Boston honored with national journalism award


Boston became the first city to receive the Historic Sites in Journalism award last week after being nominated by an Emerson professor.

The distinction, presented by the Society of Professional Journalists, is given to those who have played a major role in news’ history in America. It was first presented in 1942 and has been given to Benjamin Franklin, the Associated Press offices in New York and Washington, and World War II reporter Ernie Pyle.

Boston is the first city to receive this honor due to its historical significance in American journalism. The first American newspaper, Publick Occurrences Both Forreign and Domestick, was created in Boston in 1690, and had only printed one copy before the British shut it down.

The city was nominated by Emmanuel Paraschos of the journalism department.

Paraschos wrote the Boston chapter in the 2008 Sage’s Encyclopedia of Journalism and a booklet in 2009 called “Boston Journalist Trail.”

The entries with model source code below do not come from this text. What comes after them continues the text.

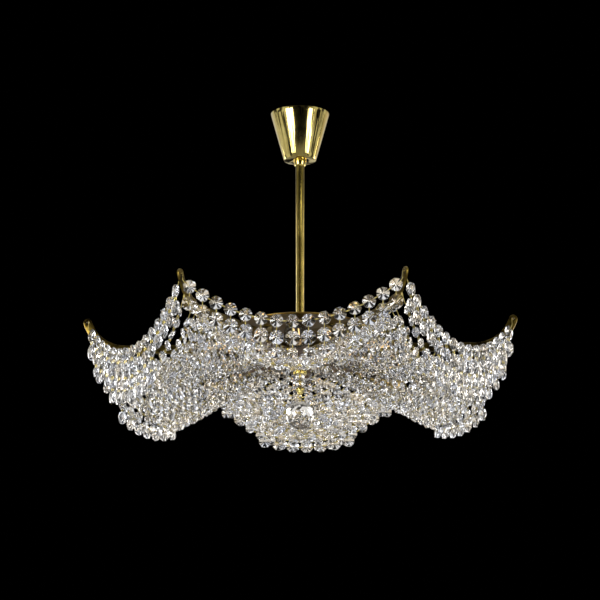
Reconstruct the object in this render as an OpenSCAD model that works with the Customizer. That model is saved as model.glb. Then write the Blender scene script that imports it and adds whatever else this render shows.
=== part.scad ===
// Crystal basket chandelier, hung on a rod from one ceiling hook
// Six flat brass arms carry garlands of cut crystal octagons round six lamps
// Millimetres, +Z up, origin on the ceiling over the rod, arm 1 along +X

/* [Ceiling fixing] */
// Ceiling down to the straight top edge of the arms
drop = 336; // [300:1:900]
// Length of the ceiling bar
bar_l = 66; // [62:1:72]
// Width of the ceiling bar
bar_w = 18; // [16:1:24]
// Thickness of the ceiling bar
bar_t = 3; // [2:0.5:4]
// Distance between the two fixing slots
fixing_spacing = 48; // [44:1:50]
// Width of a fixing slot
slot_w = 4.5; // [4:0.5:5.5]
// Length of a fixing slot, end to end
slot_l = 9; // [7:0.5:10]
// Diameter of the hook's wire
hook_wire = 4.5; // [4:0.5:5]
// Mean radius of the hook
hook_r = 7.5; // [7:0.5:9]
// Diameter of the wire of the ring and of the rod's eye
ring_wire = 4; // [3.5:0.5:4.5]
// Mean radius of the ring between the hook and the eye
ring_r = 9; // [8.5:0.5:10]
// Mean radius of the rod's eye
eye_r = 7; // [6.5:0.5:8]

/* [Canopy] */
// Diameter of the canopy at the ceiling
canopy_top_d = 82; // [78:1:110]
// Diameter of the canopy's flat bottom
canopy_bottom_d = 44.5; // [42:0.5:60]
// Height of the canopy
canopy_h = 68; // [66:1:90]
// Sheet thickness of the canopy
canopy_wall = 1; // [0.8:0.1:1.5]
// Free height between the canopy and the ceiling
canopy_gap = 3; // [1:0.5:6]
// Diameter of the collar that holds the canopy
collar_d = 18; // [17:0.5:22]
// Height of the collar's plain band
collar_h = 4; // [4:0.5:8]

/* [Stem and plate] */
// Outer diameter of the stem tube
stem_d = 12; // [10:0.5:16]
// Wall of the stem tube
stem_wall = 1; // [0.8:0.1:1.5]
// Diameter of the cable inside the stem
cable_d = 5.4; // [4:0.2:6]
// Diameter of the lamp plate
plate_d = 184; // [170:1:200]
// Thickness of the lamp plate
plate_t = 1.5; // [1:0.1:2.5]
// Height of the lamp plate over the arms' top edge
plate_lift = 20; // [18:1:30]

/* [Hub and arms] */
// Diameter of the hub
hub_d = 18; // [17:0.5:24]
// Diameter of the fluted cup under the hub
hub_cup_d = 50; // [44:1:52]
// Height of the fluted cup
hub_cup_h = 7; // [5:0.5:9]
// Reach of an arm from the axis to its tip
arm_reach = 300; // [280:1:330]
// Depth of the arm bar
arm_depth = 12; // [10:0.5:14]
// Thickness of the arm bar
arm_t = 3; // [3:0.5:4]
// Inner radius of the upward bend
bend_r = 50; // [45:1:55]
// Angle of the upward bend
bend_angle = 72; // [65:1:78]
// Diameter of the hook hole in each tip
tip_hole_d = 4; // [3.6:0.2:5]

/* [Crystals] */
// Diameter of the octagons of the top row
top_crystal_d = 18; // [16:1:18]
// Diameter of the octagons of the second row
large_crystal_d = 20; // [18:1:20]
// Diameter of the octagons of the last row
last_crystal_d = 18; // [16:1:19]
// Diameter of the small octagons
small_crystal_d = 14; // [12:1:14]
// Thickness of an octagon
crystal_t = 4.4; // [3.6:0.2:4.6]
// Thickness of the link wire
wire_t = 1; // [0.8:0.1:1.1]
// Distance between octagons along the top row
top_pitch = 20.8; // [20.5:0.1:20.9]
// Octagons along the top row
top_count = 15; // [13:2:15]
// Drop of the hook wire from a tip's hole to the end of the top row
tip_hook_l = 9; // [8:0.5:10]
// Sag of the top row under the tips' holes, hook wire included
top_sag = 66.5; // [66:0.5:70]
// The same sag in the two lobes beside the front one, which are strung longer
side_sag = 73; // [66:0.5:76]
// Strings of two rows at each front tip, outside the front lobe
short_strings = 4; // [2:1:4]
// The same sag in the rear lobe, which is strung shorter
rear_sag = 61; // [60:0.5:64]
// Distance between octagons along the rear lobe's top row
rear_pitch = 20.4; // [20.2:0.1:20.5]
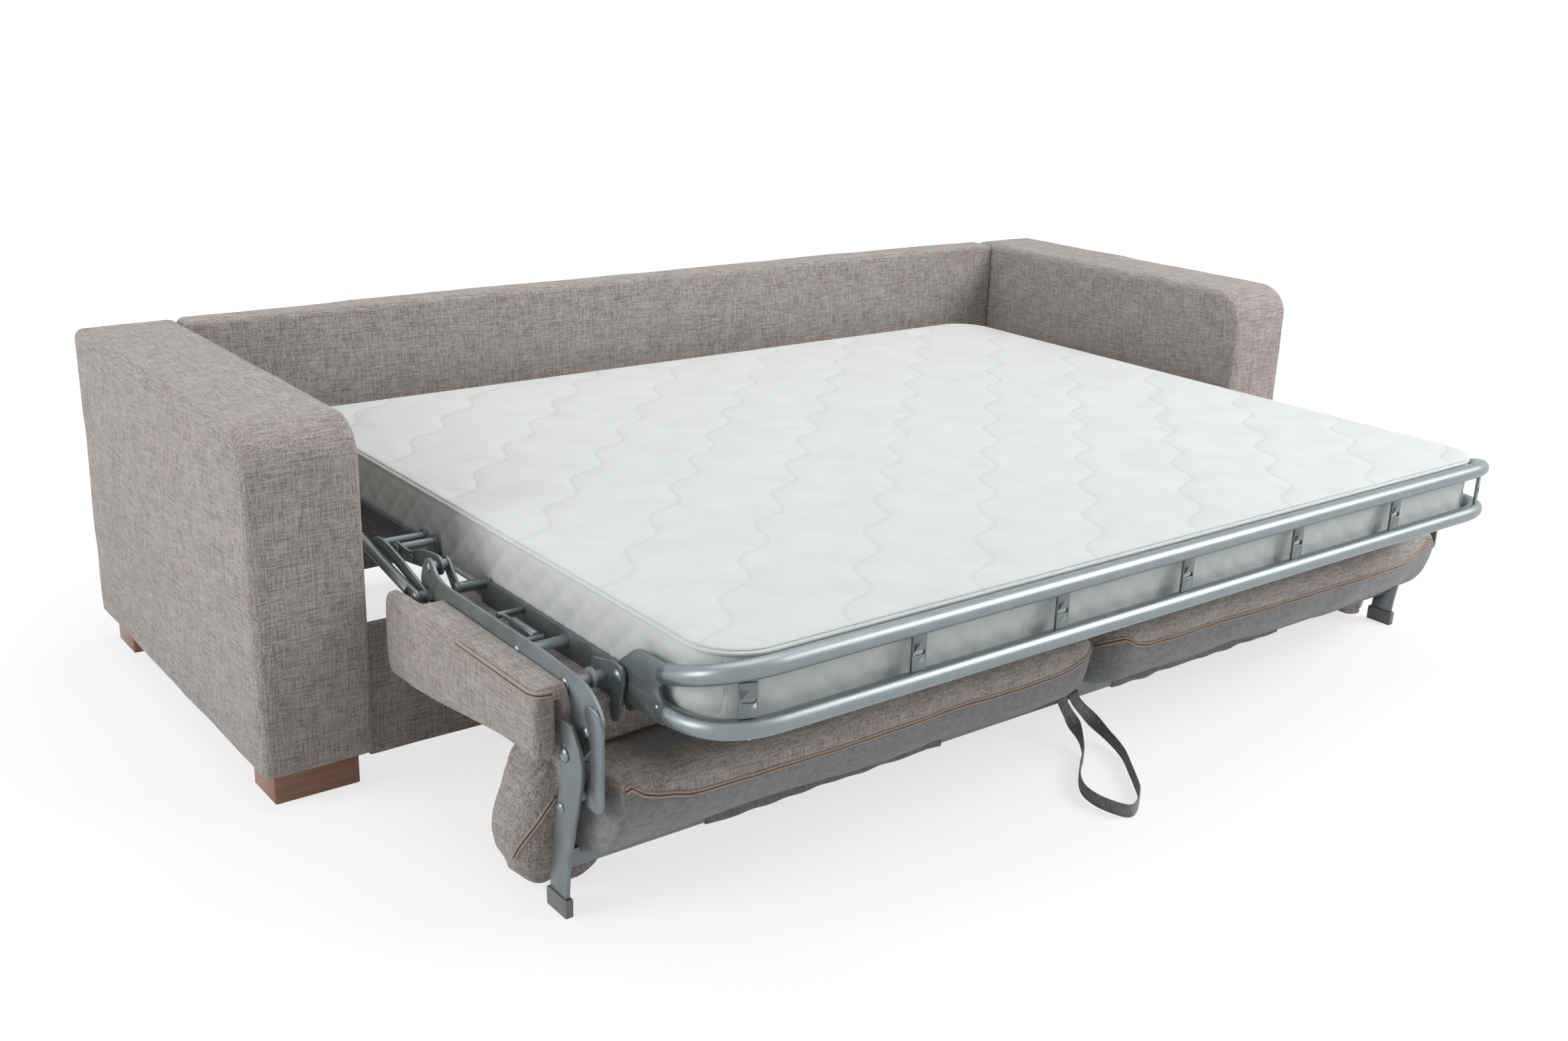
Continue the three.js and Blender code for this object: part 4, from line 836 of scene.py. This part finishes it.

“It’s a great honor to teach journalism history in this town, and a few blocks from my office this all happened,” Paraschos said in an interview after the ceremony.

On Sept. 25, Mayor Marty Walsh accepted the award presented by Danielle McLean, president of the New England chapter of the Society of Professional Journalists at Boston City Hall. President M. Lee Pelton, Journalism Department Interim Chair Paul Niwa, and about 10 Emerson students and faculty members were at the event.

“It’s a wonderful recognition for the city of Boston which has a very rich history of journalism and very significant recognition for Emerson Journalism faculty and students,” Pelton said in an interview after the event. “It’s very fitting that excellence is represented by this city, by Emerson, and by this award, which has a very significant place in journalism and democratic society.”